Chris Burroughs, president and CEO of the Transportation Intermediaries Association (TIA) said that TIA is deeply disappointed with the decision as the law and legal precedent for decades has given the federal government, not states, the responsibility for setting safety standards for motor carriers, adding that, to date, carriers, not brokers, have been responsible for complying with these standards.

“While brokers are fully committed to safety and to working with federally licensed motor carriers in good standing, the decision imposes an impossible task on brokers—effectively asking them to evaluate the safety of a given motor carrier despite having been deemed safe to operate on public roads by the federal government,” he said. “This is like asking travel agents to evaluate the safety of a given airline despite the fact that the airline has been licensed to fly by the federal government. Moreover, since brokers do not employ motor carrier drivers directly, they do not have access to the records and data required to perform the safety functions that plaintiff lawyers contend they must.

Burroughs said TIA is working with its members to assess potential next steps to mitigate the consequences of the Supreme Court’s decision, adding that in the meantime, its members will continue to vigorously defend against negligent selection claims as plaintiffs still must meet applicable legal standards, such as proving causation and proving that individual brokers did not meet a supposed standard of care in each case. 

Morgan Stanley analyst Ravi Shanker wrote in a research note that this decision will be transformative for the trucking industry over time.

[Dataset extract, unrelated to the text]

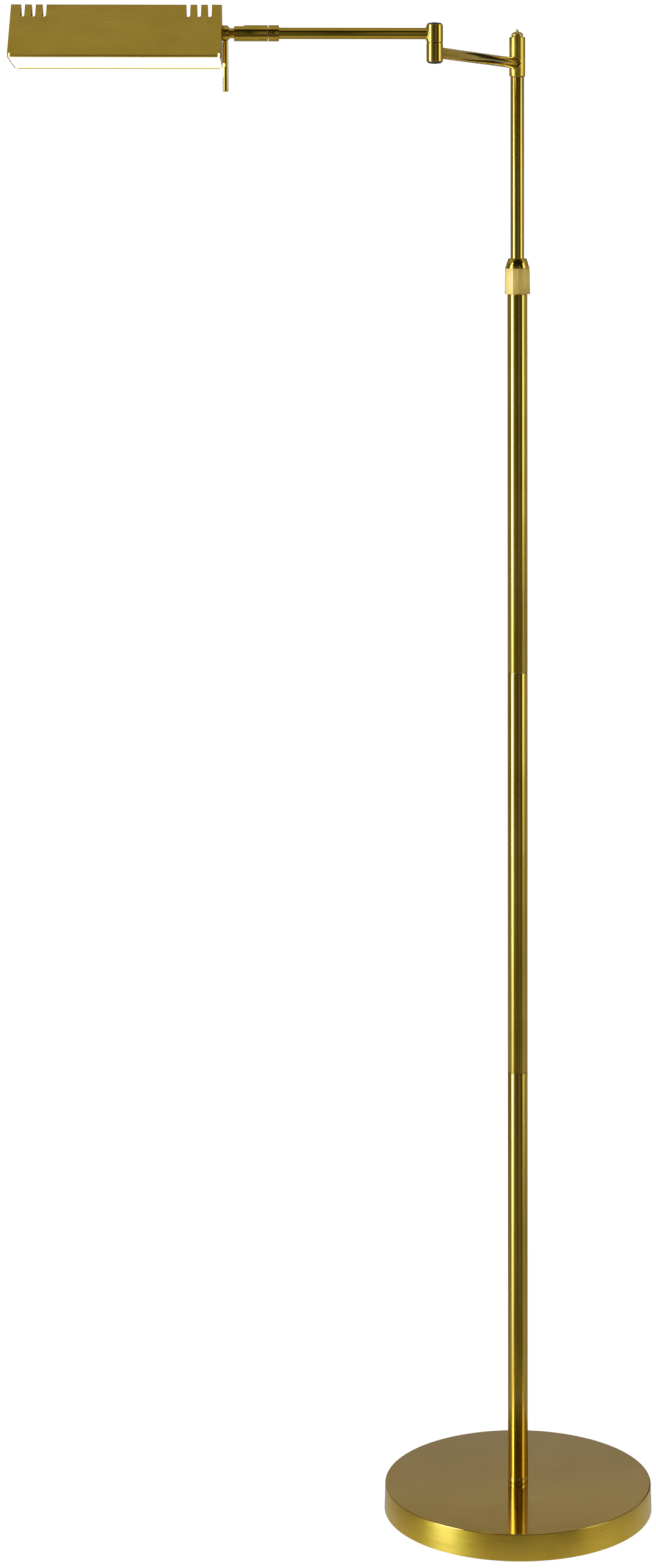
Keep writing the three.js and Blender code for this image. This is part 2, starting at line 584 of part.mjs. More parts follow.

“While some may categorize this ruling as ‘inconvenient’ or only a minor hurdle for large brokers, while being existential for small brokers (and indeed potentially drive offsetting share shift from small to large brokers), we have a different view and we believe this ruling could be a significant headwind to larger brokers as well,” wrote Shanker. “We believe the biggest change that this case could drive is to raise the cost to serve and ability to scale for all brokers. This means the cost gap between brokers and asset-heavy trucks could close, which we believe could drive significant share toward asset-heavy truckers and away from asset-light brokers (since asset-heavy can offer certainty on price and availability of capacity with a smaller price gap to brokers than before). This will impact brokers of all sizes, in our view. While smaller brokers may indeed be the most impacted, it is possible that they could overcome the capital costs by becoming part of larger brokerage platforms (like AMZN SCS or digital players, potentially) though that path seems uncertain as well. We see the asset-based carriers as the biggest beneficiaries of today’s decision, with all brokers as the most impacted. We further note that brokers continue to face overhang from any regulation around chameleon carriers and small carriers’ insurance requirements.”

Ben Gordon, founder and managing partner of Palm Beach, Florida-based Cambridge Capital, and managing partner of Ben Gordon Strategic Advisors (BGSA), told LM that while the decision creates liability for brokers, it also creates opportunity. T

“The smartest brokers will use this as an opportunity to differentiate,” he said. “First, they will use outstanding software and services for carrier vetting, safety and compliance. Second, they will market these capabilities to their customers. And third, they will be able to outcompete the smallest brokers who lack these capabilities. In addition, this will be inflationary. Expect higher transportation costs. Lastly, this is good news for carrier safety and compliance software companies. Firms like Idelic, which Descartes just acquired, will benefit from this demand.”